* _Data records_
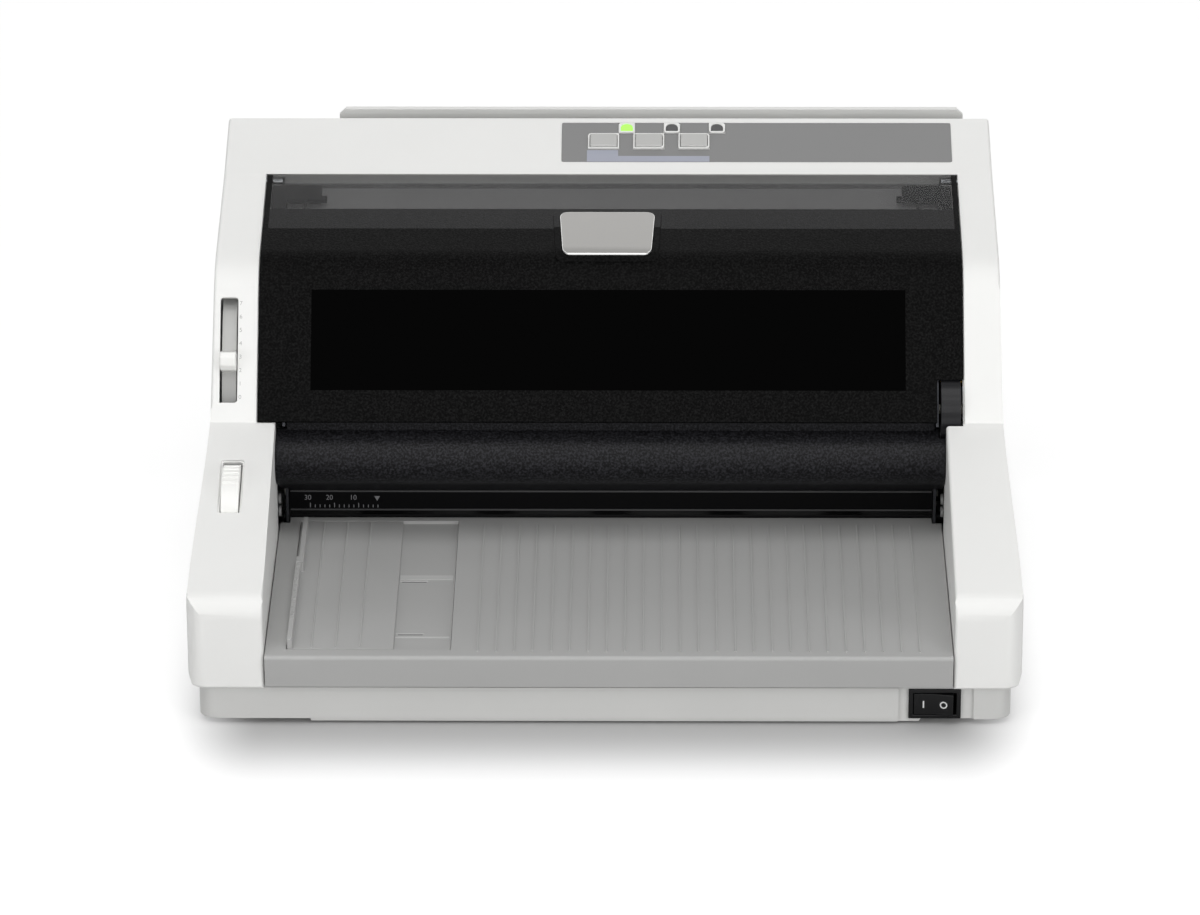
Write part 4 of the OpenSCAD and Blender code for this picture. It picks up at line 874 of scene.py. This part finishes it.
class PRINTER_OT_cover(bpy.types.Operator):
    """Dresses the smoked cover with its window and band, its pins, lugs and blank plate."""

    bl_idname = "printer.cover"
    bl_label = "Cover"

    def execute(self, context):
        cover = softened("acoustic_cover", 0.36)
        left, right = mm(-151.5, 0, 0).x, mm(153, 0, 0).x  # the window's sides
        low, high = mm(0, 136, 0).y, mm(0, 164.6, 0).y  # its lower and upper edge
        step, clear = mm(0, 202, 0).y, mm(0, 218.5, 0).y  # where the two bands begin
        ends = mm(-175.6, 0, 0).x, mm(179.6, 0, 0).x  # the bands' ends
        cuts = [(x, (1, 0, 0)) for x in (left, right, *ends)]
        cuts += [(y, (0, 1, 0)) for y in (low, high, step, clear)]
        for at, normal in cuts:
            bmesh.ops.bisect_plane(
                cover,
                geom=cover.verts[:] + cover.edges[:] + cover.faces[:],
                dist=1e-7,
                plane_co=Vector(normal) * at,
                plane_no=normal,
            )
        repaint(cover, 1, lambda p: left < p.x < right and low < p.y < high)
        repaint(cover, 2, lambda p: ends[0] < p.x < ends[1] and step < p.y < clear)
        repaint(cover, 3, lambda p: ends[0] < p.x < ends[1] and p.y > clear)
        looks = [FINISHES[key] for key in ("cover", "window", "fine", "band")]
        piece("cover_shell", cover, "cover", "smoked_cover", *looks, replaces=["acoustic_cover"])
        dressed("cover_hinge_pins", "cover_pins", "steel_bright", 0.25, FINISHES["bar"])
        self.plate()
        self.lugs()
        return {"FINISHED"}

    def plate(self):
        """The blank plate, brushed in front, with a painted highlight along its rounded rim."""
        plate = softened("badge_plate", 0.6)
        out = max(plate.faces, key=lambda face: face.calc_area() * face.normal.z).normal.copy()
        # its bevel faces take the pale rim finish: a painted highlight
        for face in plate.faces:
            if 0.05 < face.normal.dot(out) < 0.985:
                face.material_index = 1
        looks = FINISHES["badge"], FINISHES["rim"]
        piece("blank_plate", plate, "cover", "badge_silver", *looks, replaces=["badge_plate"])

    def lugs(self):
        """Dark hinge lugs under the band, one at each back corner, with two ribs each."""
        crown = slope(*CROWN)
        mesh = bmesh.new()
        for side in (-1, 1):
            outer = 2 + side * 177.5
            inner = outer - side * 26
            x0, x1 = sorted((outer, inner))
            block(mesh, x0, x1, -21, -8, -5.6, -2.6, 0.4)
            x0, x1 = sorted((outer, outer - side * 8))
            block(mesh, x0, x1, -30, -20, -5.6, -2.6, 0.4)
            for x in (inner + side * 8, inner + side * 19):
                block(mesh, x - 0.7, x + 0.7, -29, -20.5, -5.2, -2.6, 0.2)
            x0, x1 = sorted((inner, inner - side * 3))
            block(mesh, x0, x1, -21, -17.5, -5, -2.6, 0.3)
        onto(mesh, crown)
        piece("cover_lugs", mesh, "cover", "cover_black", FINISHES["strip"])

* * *

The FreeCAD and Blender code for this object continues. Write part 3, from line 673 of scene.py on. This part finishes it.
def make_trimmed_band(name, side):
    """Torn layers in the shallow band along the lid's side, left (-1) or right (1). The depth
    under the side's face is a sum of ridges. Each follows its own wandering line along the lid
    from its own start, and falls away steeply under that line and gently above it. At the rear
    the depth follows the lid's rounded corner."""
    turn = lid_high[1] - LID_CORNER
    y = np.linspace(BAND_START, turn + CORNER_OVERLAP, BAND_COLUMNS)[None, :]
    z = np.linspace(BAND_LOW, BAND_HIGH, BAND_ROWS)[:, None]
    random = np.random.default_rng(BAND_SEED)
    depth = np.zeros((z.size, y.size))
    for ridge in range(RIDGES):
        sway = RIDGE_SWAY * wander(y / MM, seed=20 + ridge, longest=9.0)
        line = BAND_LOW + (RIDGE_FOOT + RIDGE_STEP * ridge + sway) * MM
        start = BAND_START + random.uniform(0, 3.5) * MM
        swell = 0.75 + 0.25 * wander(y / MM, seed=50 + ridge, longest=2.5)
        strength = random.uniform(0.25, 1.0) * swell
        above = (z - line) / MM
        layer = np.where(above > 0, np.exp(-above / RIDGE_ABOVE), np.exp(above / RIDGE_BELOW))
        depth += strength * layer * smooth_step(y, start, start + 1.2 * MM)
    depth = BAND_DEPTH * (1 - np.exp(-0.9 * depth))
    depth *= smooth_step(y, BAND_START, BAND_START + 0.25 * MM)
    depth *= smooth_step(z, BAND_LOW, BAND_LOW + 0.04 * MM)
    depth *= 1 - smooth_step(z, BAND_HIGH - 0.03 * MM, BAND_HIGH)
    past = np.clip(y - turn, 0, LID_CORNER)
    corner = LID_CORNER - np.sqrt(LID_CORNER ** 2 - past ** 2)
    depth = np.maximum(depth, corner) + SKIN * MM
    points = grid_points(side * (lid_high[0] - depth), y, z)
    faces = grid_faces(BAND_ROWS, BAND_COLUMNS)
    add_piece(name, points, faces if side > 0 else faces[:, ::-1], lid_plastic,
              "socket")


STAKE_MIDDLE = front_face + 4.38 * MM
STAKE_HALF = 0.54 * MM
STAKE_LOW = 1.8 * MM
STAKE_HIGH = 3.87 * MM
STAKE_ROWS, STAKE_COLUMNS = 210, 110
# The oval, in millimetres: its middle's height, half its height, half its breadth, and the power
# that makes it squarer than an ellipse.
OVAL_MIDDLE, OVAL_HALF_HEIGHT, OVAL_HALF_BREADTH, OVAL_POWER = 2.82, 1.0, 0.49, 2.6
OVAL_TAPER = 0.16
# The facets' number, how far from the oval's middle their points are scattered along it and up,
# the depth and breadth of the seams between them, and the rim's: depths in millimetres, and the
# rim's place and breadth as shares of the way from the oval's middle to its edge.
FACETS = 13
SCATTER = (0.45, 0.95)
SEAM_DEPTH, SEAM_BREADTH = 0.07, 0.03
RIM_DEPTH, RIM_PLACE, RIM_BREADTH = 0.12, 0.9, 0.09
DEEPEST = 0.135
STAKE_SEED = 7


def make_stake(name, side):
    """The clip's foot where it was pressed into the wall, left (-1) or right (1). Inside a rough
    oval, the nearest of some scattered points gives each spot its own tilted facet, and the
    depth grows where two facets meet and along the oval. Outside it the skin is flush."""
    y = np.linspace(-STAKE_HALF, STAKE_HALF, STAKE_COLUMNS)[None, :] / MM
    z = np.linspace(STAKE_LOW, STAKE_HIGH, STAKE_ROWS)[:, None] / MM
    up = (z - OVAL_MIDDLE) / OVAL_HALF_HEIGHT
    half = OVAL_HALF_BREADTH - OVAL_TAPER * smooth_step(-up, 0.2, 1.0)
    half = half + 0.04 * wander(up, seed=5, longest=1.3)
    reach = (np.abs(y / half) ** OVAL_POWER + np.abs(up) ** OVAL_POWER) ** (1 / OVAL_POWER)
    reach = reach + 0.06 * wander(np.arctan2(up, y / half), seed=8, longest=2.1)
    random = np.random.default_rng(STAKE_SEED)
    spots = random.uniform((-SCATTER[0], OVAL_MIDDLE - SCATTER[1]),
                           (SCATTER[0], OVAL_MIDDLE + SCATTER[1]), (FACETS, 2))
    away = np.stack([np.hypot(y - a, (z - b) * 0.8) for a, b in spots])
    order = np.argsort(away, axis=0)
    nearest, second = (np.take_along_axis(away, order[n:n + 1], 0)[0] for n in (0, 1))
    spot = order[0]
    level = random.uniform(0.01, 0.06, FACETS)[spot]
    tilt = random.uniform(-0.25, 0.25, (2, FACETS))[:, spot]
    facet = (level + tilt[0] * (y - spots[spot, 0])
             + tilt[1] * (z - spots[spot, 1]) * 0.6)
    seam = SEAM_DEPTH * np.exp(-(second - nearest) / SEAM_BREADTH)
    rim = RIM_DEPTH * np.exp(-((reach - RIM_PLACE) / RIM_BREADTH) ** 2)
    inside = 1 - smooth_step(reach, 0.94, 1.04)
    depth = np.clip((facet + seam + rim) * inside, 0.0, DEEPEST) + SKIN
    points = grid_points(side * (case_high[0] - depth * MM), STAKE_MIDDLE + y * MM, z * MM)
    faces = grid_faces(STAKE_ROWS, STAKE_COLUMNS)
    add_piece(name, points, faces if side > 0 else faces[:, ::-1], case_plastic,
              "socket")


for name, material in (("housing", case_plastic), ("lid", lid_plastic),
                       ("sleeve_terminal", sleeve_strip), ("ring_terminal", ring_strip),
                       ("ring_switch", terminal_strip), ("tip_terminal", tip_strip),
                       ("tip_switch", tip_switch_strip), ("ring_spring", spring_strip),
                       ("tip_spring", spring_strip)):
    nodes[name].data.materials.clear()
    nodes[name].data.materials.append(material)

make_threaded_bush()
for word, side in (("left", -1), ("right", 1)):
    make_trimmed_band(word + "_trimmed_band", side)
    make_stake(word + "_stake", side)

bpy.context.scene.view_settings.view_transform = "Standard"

* _Instructions to follow_
Give the number of lines above that hold the word "code", and nothing more.

* _Result of this task_
2